The collection’s starting point was actually a vintage leopard print Dior trench coat designed back in the '50s, a reiteration of fur coats and accessories much favored by Mizza Bricard, one of Monsieur Dior’s most legendary muses, and the woman said to have invented the term Miss Dior.  A lady, it was said, who never rose from her bed before 2 p.m., and always dressed in animal prints and pearls.

Christian Dior Pre-Fall 2021 ready-to-wear - Photo: Maripol - Foto: Maripol

“I felt that her remarkable character, her inimitable extravagances of taste, would have an excellent effect on the phlegmatic temperament which I had inherited from my Norman forebears,” Monsieur Dior would write about Mizza in his autobiography.
And just like Bricard, Dior’s creative director Maria Grazia Chiuri is not afraid to jumble up eras and ideas, which she does to great effect for Fall 2021. Chiuri even dipped back into her own Italian youth with the shiny happy insouciance of Fiorucci. An influence apparent in the brilliant new take on the Oblique print, seen in a see-through plastic cape with hood. Or also with silver jumpsuits; saucy silver minis with CD buttons or silver jockey caps worthy of another influence on Chiuri’s thinking - the K-pop all-female group Black Pink. The biggest girl band sensation on the planet since the Spice Girls or TLC, Black Pink became the most subscribed group on YouTube in September 2019. The group’s lead singer Jisoo is already an ambassador of Dior and featured in the launch of Dior’s new Bobby Bag.
“Fashion cannot solve the problems of the world, but it can help create more optimism. Yes, ours is complicated work, especially now in this year. But sometimes we need to see fashion as a game, that needs to be played for the pure enjoyment,” argued Chiuri in a pre-show Zoom with editors.
And even when Maria Grazia whips up a millefleurs motif brocade frock, she shows it splayed open at the front with a contrast dyed green lace bra apparent. Her self-assured contemporary heroines appear in black leather plissé minis; and lace shirts worn underneath S&M leather bustiers, topped by Parisian berets. Adding to the sense of fun, Chiuri requested Maripol, the famed chronicler of the 1980s downtown New York art and music sense, to shoot much of the collection on Polaroid, giving the atmosphere tremendous kick. It was as if the ghost of the Mudd Club backrooms had made it all the way to Dior’s Avenue Montaigne boutique. Club couture with embroideries adorned with dangling sequins or mirror discs with a stroboscopic surface.

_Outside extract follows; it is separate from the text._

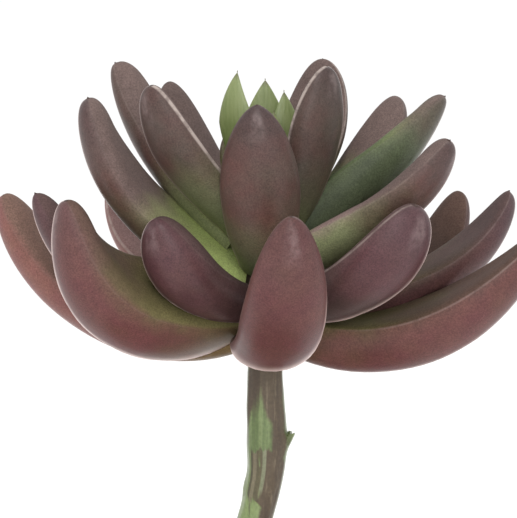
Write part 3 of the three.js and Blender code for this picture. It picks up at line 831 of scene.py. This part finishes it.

Christian Dior Pre-Fall 2021 ready-to-wear - Photo: Brigitte Niedermair - Foto: Brigitte Niedermair

Call it a youthquake at Dior, as Chiuri captures the joie de vivre of growing up, and the sense that fashion offers endless possibilities for individuals to reinvent themselves.
Throughout there was also a mixed cross current of ideas from Richard Hamilton’s surrealist English pop to the Day-Glo cartoon iconography of Marco Lodola to Andy Warhol’s psychedelic revamp of  Renaissance master Paolo Uccello, and his legendary image of St George and the Dragon. Adding a certain grandeur to the groove.
Reflecting on the past year, Chiuri recalled her last life runway show for Dior in a tent in the Tuileries in September, as “a pretty surreal experience. To see an empty backstage is very strange. To see the city of Paris empty too. Because cities are not built to be empty… Coming to work, it’s still very quiet day by day. Nor do we know  what’s going to happen with the couture show. Yes, we are creating the collection but let’s see about the show; who knows?
“In the studio we have had ups and downs. Yes, sometimes great enthusiasm, but then not. Let’s be frank,  fashion is not what it was – especially this year. The system was often attacked, even by ourselves. But fashion is also a new form of humanity. Coming from the need to use clothes to change ourselves. We should be honest about that. I’ve seen so much criticism of our sector, but I like to remember that here at Dior we create beauty,” Chiuri concluded.
Though developed in the pandemic, the collection will begin retailing in May, “if all goes well,” she added.
In a word, posh power pop party fashion for post-pandemic prowling.